If you’re looking for a seamless account of Wendy Davis’s filibuster in the Texas Senate on Tuesday, you need a younger blogger who’s had more sleep than I’ve had. That said, here are some assorted reflections:
1) The pro-choice supporters wore orange. They were young, old, and in-between, male and female. They gathered in the gallery of the Senate in the Texas state capitol. When the gallery overflowed, they waited in lines that curved around the capitol rotunda, up and down staircases. Many of them waited for hours. They refused to go home.
2) Wendy Davis, the filibustering senator from Fort Worth, was even more remarkable than you’ve heard. Watching her, you knew a political star was being born. She remained standing for more than 12 hours in her now-fabled pink tennis shoes. She also remained poised, polite, calm, and eloquent the entire time, which is more than anybody could say for the Republicans.
The only time Davis exhibited much emotion was when she read heartrending stories from her supporters. When she told the story of the woman whose much-wanted baby had turned out to be fatally defective, who found herself planning for a burial plot, instead of a baby bed, her voice cracked with pain. Around me, everyone in the gallery was crying. Where were the alleged pro-lifers now, the people who insisted they cared so much for the pre-born? I wondered. They were nowhere to be found.
3) Actually, I lied: Davis showed some real ire and emotion when she expressed what an outrage it was for women to have the most intimate details of their lives and bodies governed by legislative bodies mostly composed of men.
4) Recently, I met with a group of younger women to talk about Sheryl Sandberg’s book about feminist success, Lean In. We all liked the book and its relentless encouragement of women to push themselves forward, even — or especially — when it wasn’t comfortable.
“We all know how bad we feel when we should have spoken up, but didn’t,” I commented at one point.
I can’t count the number of times in my life when I blew it and stayed silent. How wonderful to be part of a day when we all spoke up and we were many and loud.
5) I’d read, like all of you, the accounts of the power of social media, which I found interesting in theory. To see it in action, though, and to be part of it, was an entirely different experience.
Almost everyone at the Capitol was armed with a smartphone, laptop, or both. Any words that were spoken there and any actions that were taken were recorded and disseminated to the world.
That changes everything.
When the Senate Republicans claimed they had voted by midnight, there was proof they had not. When a young man was overcome by several troopers, cell phones were whipped out and held high.
6) Don’t let anybody tell you young women aren’t interested in protecting their reproductive rights. They were there. And plenty of men were there, too.

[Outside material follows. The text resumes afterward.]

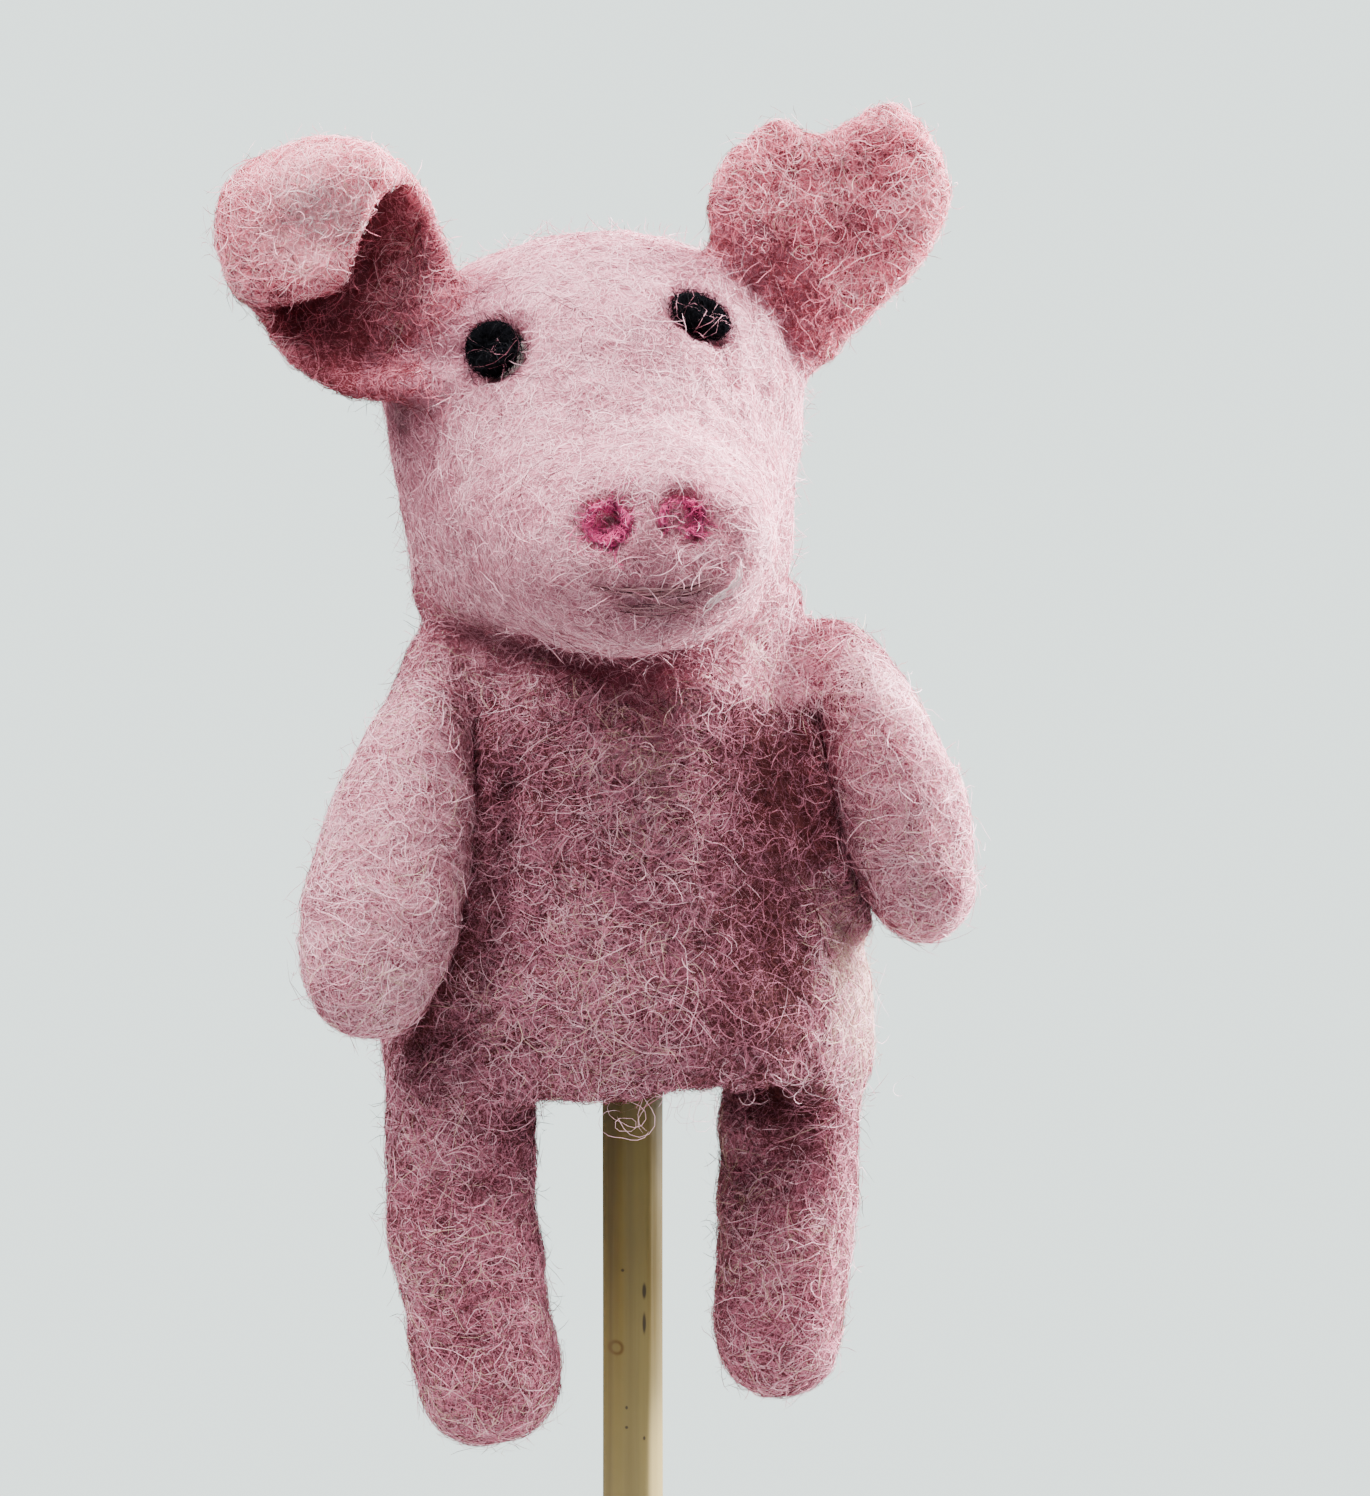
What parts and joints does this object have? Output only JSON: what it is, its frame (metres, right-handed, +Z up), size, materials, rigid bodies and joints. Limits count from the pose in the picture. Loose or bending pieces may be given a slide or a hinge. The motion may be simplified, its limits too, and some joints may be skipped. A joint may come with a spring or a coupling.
{
  "type": "felt finger puppet on a stick",
  "caption": "Needle-felted pig finger puppet with a hollow sleeve body, soft head, ears, arms and legs, standing on a plain bamboo stick.",
  "frame": {"origin": "centre of the flat lower end of the stick", "axes": "+Z up the stick, the pig faces -Y, +X towards the pig's left"},
  "size_m": [0.0605, 0.0424, 0.1416],
  "materials": {
    "bamboo": "satin",
    "pink_wool": "matte",
    "mauve_wool": "matte",
    "rose_wool": "matte",
    "white_wool": "matte",
    "black_wool": "matte",
    "magenta_wool": "matte",
    "umber_wool": "matte"
  },
  "bodies": {
    "stick": {"stick": "bamboo"},
    "torso": {"body_sleeve": "mauve_wool"},
    "neck": {"neck_join": "white_wool"},
    "head": {"head": "pink_wool", "head_core": "white_wool", "snout": "pink_wool", "eye_left": "black_wool", "eye_right": "black_wool", "nostril_left": "magenta_wool", "nostril_right": "magenta_wool", "mouth_strand_upper": "umber_wool", "mouth_strand_lower": "umber_wool", "mouth_corner_strand": "white_wool"},
    "ear_left": {"ear_left": "rose_wool"},
    "ear_right": {"ear_right": "rose_wool"},
    "arm_left": {"arm_left": "pink_wool"},
    "arm_right": {"arm_right": "pink_wool"},
    "leg_left": {"leg_left": "mauve_wool"},
    "leg_right": {"leg_right": "mauve_wool"}
  },
  "joints": [
    {"name": "stick_slide", "type": "slide", "parent": "stick", "child": "torso", "axis": [0, 0, 1], "range_m": [0, 0.075]},
    {"name": "neck_turn", "type": "hinge", "parent": "torso", "child": "neck", "pos_m": [0, 0, 0.098], "axis": [0, 0, 1], "range_deg": [-20, 20], "stiffness_Nm_per_rad": 0.01},
    {"name": "head_nod", "type": "hinge", "parent": "neck", "child": "head", "pos_m": [0, 0, 0.098], "axis": [1, 0, 0], "range_deg": [-12, 8], "stiffness_Nm_per_rad": 0.02},
    {"name": "ear_left_flex", "type": "hinge", "parent": "head", "child": "ear_left", "pos_m": [0.0096, -0.0068, 0.1254], "axis": [0.6402, 0, -0.7682], "range_deg": [-15, 15], "stiffness_Nm_per_rad": 0.002},
    {"name": "ear_right_flex", "type": "hinge", "parent": "head", "child": "ear_right", "pos_m": [-0.0165, -0.0066, 0.1245], "axis": [0.15, 0, 0.9887], "range_deg": [-15, 15], "stiffness_Nm_per_rad": 0.002},
    {"name": "arm_left_raise", "type": "hinge", "parent": "torso", "child": "arm_left", "pos_m": [0.016, -0.0016, 0.0968], "axis": [0, -1, 0], "range_deg": [0, 60], "stiffness_Nm_per_rad": 0.004},
    {"name": "arm_right_raise", "type": "hinge", "parent": "torso", "child": "arm_right", "pos_m": [-0.0159, -0.0032, 0.0962], "axis": [0, 1, 0], "range_deg": [0, 60], "stiffness_Nm_per_rad": 0.004},
    {"name": "leg_left_swing", "type": "hinge", "parent": "torso", "child": "leg_left", "pos_m": [0.0124, -0.0022, 0.0596], "axis": [-1, 0, 0], "range_deg": [-15, 45], "stiffness_Nm_per_rad": 0.004},
    {"name": "leg_right_swing", "type": "hinge", "parent": "torso", "child": "leg_right", "pos_m": [-0.0144, -0.006, 0.0587], "axis": [-1, 0, 0], "range_deg": [-15, 45], "stiffness_Nm_per_rad": 0.004}
  ]
}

7) Something very interesting occurred when the state troopers began to forcibly clear out the gallery close to midnight. They ignored a section of people dressed in blue, which was, for some reason, the color of the forced-birth contingent.

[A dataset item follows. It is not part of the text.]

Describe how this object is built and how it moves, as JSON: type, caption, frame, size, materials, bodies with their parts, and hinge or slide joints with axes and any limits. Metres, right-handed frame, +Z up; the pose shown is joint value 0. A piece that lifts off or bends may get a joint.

A man in orange protested. Why were we being ejected and they weren’t?
Another man, dressed in a blue suit, with a thick coif of black hair, gestured to the state troopers. He pointed at the demure blue people. “They can stay,” he ordered the troopers. “They haven’t been disruptive.”

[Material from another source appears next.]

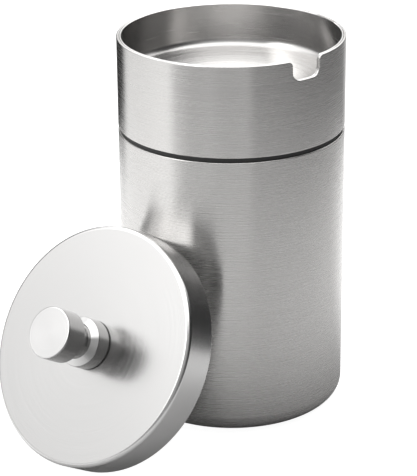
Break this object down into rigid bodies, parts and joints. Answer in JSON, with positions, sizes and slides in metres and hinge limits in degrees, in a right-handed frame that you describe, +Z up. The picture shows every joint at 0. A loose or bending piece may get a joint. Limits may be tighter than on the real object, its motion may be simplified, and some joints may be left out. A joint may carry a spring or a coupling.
{
  "type": "tabletop ashtray bin",
  "caption": "Round steel ashtray bin: a deep canister with a lift-off funnel top that has a cigarette rest, and a knobbed cap that leans against its side.",
  "frame": {"origin": "middle of the rubber pad's underside, on the canister's axis", "axes": "+Z up along the canister's axis; the cap leans on the canister from the -X side; the cigarette rest is near -Y"},
  "size_m": [0.1273, 0.0786, 0.1278],
  "materials": {
    "canister_steel": "satin, brushed round the canister",
    "collar_steel": "satin, brushed round the collar",
    "bowl_steel": "satin, brushed round the bowl",
    "cap_steel": "fine satin",
    "knob_steel": "turned satin",
    "fastener_steel": "plain",
    "seal_rubber": "matte black",
    "pad_rubber": "matte black"
  },
  "bodies": {
    "canister": {"base_pad": "pad_rubber", "canister_shell": "canister_steel"},
    "ash_top": {"ash_collar": "collar_steel", "ash_bowl": "bowl_steel", "spigot_sleeve": "bowl_steel", "seal_ring": "seal_rubber"},
    "cap": {"cap_shell": "cap_steel", "cap_grip_ring": "seal_rubber", "knob_rose": "knob_steel", "knob": "knob_steel", "knob_washer": "fastener_steel", "knob_screw": "fastener_steel"}
  },
  "joints": [
    {"name": "ash_top_lift", "type": "slide", "parent": "canister", "child": "ash_top", "axis": [0, 0, 1], "range_m": [0, 0.05]},
    {"name": "cap_pull", "type": "slide", "parent": "canister", "child": "cap", "axis": [-0.8598, 0, 0.5105], "range_m": [0, 0.1]}
  ]
}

After a general uproar from the orange, the blue people were eventually led out. The man in blue disappeared into the Senate offices, escorted by a couple of troopers.
Who was he? Any guesses?
8) The state troopers, who were mostly men, were a bit flummoxed when it came to hauling women out of the gallery. With the men in the gallery, they were able to be rougher.
That’s Texas chivalry for you. They take away women’s rights when we blink too long — but they try not to manhandle us in front of the cameras.
9) Oh, sure, the battle isn’t over. Rick Perry can call another special session and they can still pass the law. Of course they can. They’re Republicans. They not only think they can turn back last night’s clock, they think they can turn back the millennium.
10) But even a temporary victory is sweet — especially when we’re able to celebrate today’s Supreme Court rulings with our gay friends. For people who believe in equality and civil rights and the power of love, it’s been a monumental 24 hours. Let’s savor it while we can.